Millar and Moloney both served prison sentences for possessing stolen money but were never charged with actually carrying out the heist. And neither will be now because the statute of limitations in the case ran out in 1998.
Moloney continued to maintain his innocence this week, even though over $2 million was recovered by the FBI from a Manhattan apartment he was subletting six months after the robbery.
In his book, Millar describes heaving “mountains of money” into sacks. He also claims that the bulk of the haul, about $5.2 million, was subsequently stolen from the home of a lawyer by an unidentified cocaine addict.
The main focus of investigators, retired Rochester cop and then Brink’s security guard Tom O’Connor, was acquitted in his trial.
Moloney, a priest in the Vatican-linked Greek Melkite Church, served four years in a federal penitentiary in Pennsylvania and was released in late 1998. He said this week that the publication of Millar’s book was not a surprise though he had not yet obtained a copy.
“The contents have been communicated to me and I’m deeply disappointed to learn that there are a lot of fabrications in it,” Moloney said.
Moloney said that he understood the book made it clear that he had nothing to do with the actual robbery, but that it implicated him as a participant after the fact.
“Why Millar did not totally exonerate me is beyond moral depravity,” Moloney said.
However, he added that he bore no ill will against him.
“I let Millar use the apartment, but I never even heard of the Brinks robbery until I was arrested,” Moloney said. “I’ve nothing to hide. There’s not a shred of evidence that would tie me to the money.
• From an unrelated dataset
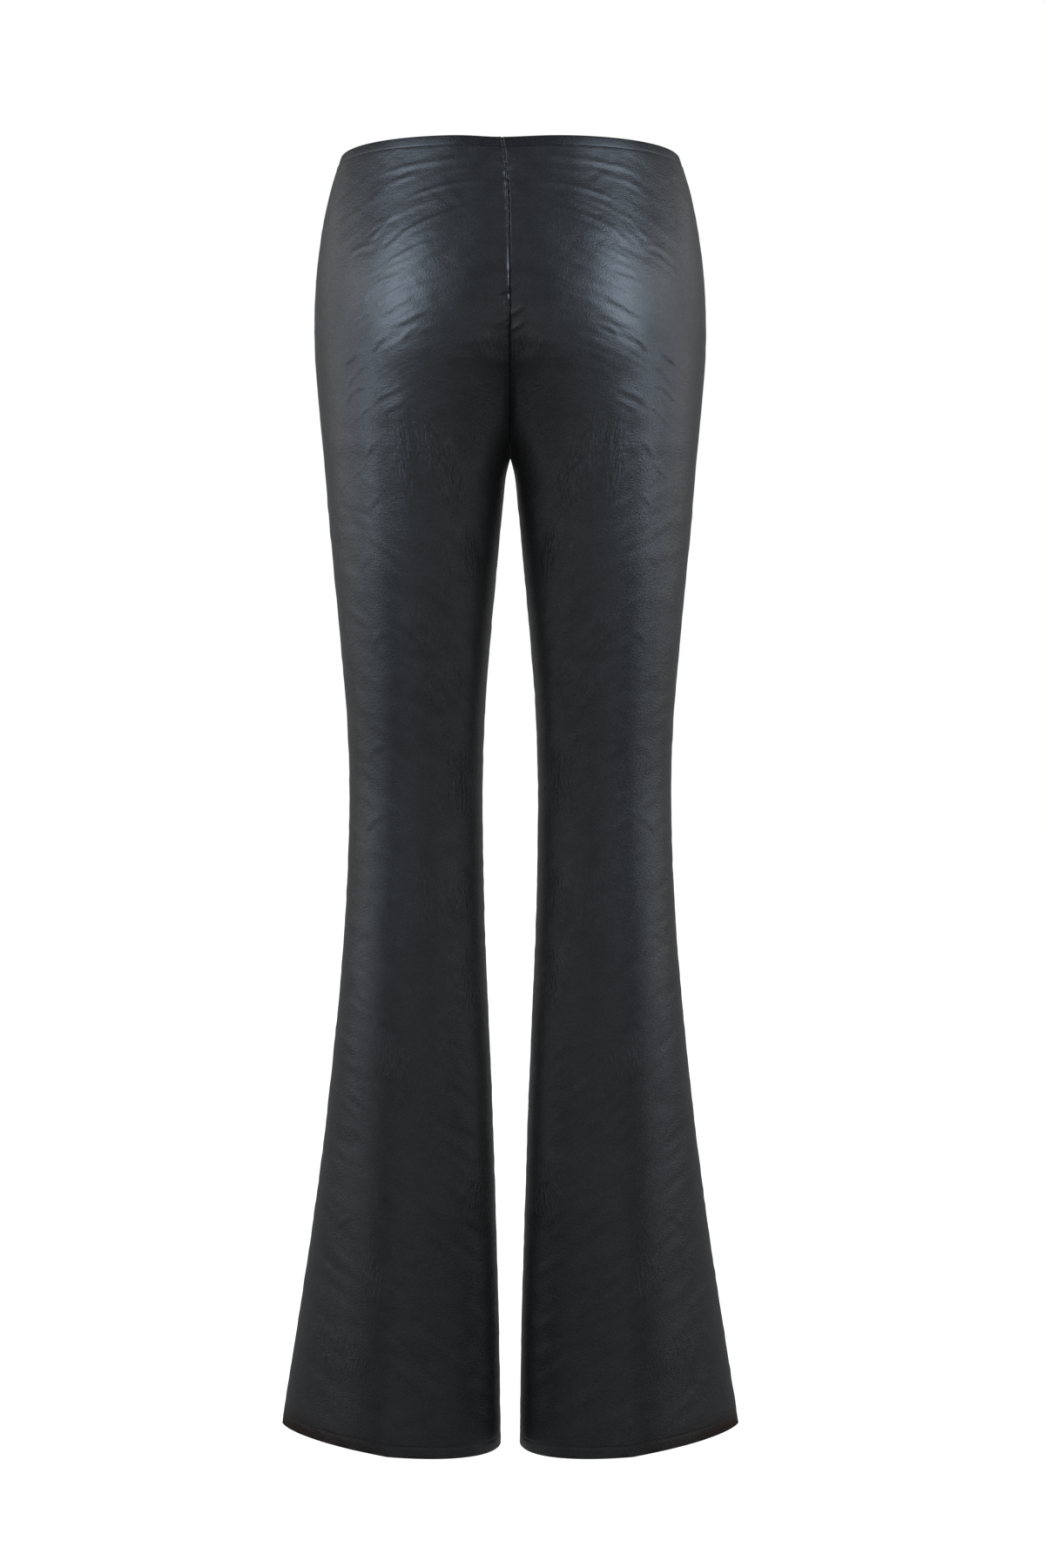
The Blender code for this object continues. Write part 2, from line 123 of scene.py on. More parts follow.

The case against me was circumstantial evidence and half-truths developed into lies.”
Moloney said that while he knew now that Millar was involved in the robbery he had doubts that the Belfast man was the mastermind behind it.
“But I was definitely not a participant, before or after the fact,” he said.
Moloney said he had been contacted by several publishers and writers with a view to the publication of a book about his life in Ireland and the U.S. and had been gathering papers and documents with a view to going ahead with the project.